I woke up this morning and thought of this thread when I saw the following YouTube video. This is how my Calabrian grandmother made her sauce. I never heard her call it ragu. In her thick accent it was called "sowsa." Simple. Easy. The only difference is that instead of lard to brown the meat, she'd render fat she'd saved from meat trimmings. Bacon fat works fine, too, IMO.

The addition of Italian sausage links completely changes the flavor of the sauce, making it better, once again, IMO. Oh, and I add a bunch of chopped garlic with the tomatoes. I guess that's me changing Nonni's recipe. Uh oh.

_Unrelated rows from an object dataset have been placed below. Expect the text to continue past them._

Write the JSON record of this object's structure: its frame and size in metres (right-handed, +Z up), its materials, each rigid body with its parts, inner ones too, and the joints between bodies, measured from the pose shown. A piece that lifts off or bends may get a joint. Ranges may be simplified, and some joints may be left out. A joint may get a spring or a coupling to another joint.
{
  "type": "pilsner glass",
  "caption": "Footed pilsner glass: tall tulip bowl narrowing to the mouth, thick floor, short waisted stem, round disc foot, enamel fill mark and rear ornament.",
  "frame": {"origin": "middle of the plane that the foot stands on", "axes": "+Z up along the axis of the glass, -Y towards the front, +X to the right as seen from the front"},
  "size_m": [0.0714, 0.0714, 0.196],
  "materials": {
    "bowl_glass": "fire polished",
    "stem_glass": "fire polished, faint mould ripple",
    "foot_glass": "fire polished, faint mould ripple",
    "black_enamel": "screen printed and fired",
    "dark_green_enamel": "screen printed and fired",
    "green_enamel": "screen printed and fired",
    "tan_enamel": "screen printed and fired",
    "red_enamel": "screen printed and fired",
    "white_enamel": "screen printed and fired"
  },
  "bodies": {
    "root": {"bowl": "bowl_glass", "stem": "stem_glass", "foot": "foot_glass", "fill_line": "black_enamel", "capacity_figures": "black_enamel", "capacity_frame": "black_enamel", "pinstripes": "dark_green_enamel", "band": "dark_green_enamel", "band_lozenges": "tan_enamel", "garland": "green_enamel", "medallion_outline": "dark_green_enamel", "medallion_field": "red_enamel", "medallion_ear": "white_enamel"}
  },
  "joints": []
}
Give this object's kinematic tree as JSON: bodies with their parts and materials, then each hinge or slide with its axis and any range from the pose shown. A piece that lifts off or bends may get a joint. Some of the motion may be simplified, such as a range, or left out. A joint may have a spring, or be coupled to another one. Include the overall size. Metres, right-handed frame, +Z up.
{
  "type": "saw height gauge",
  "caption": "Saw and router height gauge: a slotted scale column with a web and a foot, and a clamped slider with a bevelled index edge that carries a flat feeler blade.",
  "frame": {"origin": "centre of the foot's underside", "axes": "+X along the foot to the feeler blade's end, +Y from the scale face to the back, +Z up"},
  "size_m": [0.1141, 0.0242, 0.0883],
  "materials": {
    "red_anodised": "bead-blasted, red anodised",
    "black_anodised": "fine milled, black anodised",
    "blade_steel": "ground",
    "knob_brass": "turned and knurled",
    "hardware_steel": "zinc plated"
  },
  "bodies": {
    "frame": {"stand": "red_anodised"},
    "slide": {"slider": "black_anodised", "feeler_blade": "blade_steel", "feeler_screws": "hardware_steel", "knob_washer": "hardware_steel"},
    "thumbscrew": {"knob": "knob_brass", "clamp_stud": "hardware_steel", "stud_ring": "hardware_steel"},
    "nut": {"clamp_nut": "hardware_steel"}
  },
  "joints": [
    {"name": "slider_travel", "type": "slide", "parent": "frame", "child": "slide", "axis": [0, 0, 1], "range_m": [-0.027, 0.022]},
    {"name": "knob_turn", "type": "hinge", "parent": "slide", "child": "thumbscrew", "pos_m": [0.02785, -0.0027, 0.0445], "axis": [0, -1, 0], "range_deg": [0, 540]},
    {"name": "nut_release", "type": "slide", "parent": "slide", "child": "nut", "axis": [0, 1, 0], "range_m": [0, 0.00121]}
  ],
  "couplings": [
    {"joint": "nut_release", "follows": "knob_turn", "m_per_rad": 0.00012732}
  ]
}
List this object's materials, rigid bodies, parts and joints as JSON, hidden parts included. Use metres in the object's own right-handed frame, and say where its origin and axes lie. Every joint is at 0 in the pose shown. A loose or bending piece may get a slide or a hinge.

Here's a bit of tomato trivia I've learned in the past. Some university did a study of San Marzano tomato use worldwide and stated that the San Marzano region could only grow a fraction of the tomatoes claimed to be from there. Most of the San Marzano tomatoes are imported from places like California's central valley then canned in Italy. Yes, there are stamps on the can that can help one determine if you have the real thing or not, but many places grow San Marzano tomato strains and charge 3 to 5 times as much per can.

I live in the CA central valley, bought canned whole DOP San Marzanos and two other brands of canned whole tomatoes (a famous brand and a store brand). I made three minimally seasoned pizza sauces and had my super-taster wife try them. She could not tell the difference. I've been buying the store brand ever since.
 
Technically, a San Marzano tomato is a type of Roma tomato, that is meatier and has much fewer seed - the fewer seeds results in a tomato sauce that is far less likely to taste bitter or give a person "agita" or an upset stomach / acid reflux that often results when lesser quality tomatoes are used.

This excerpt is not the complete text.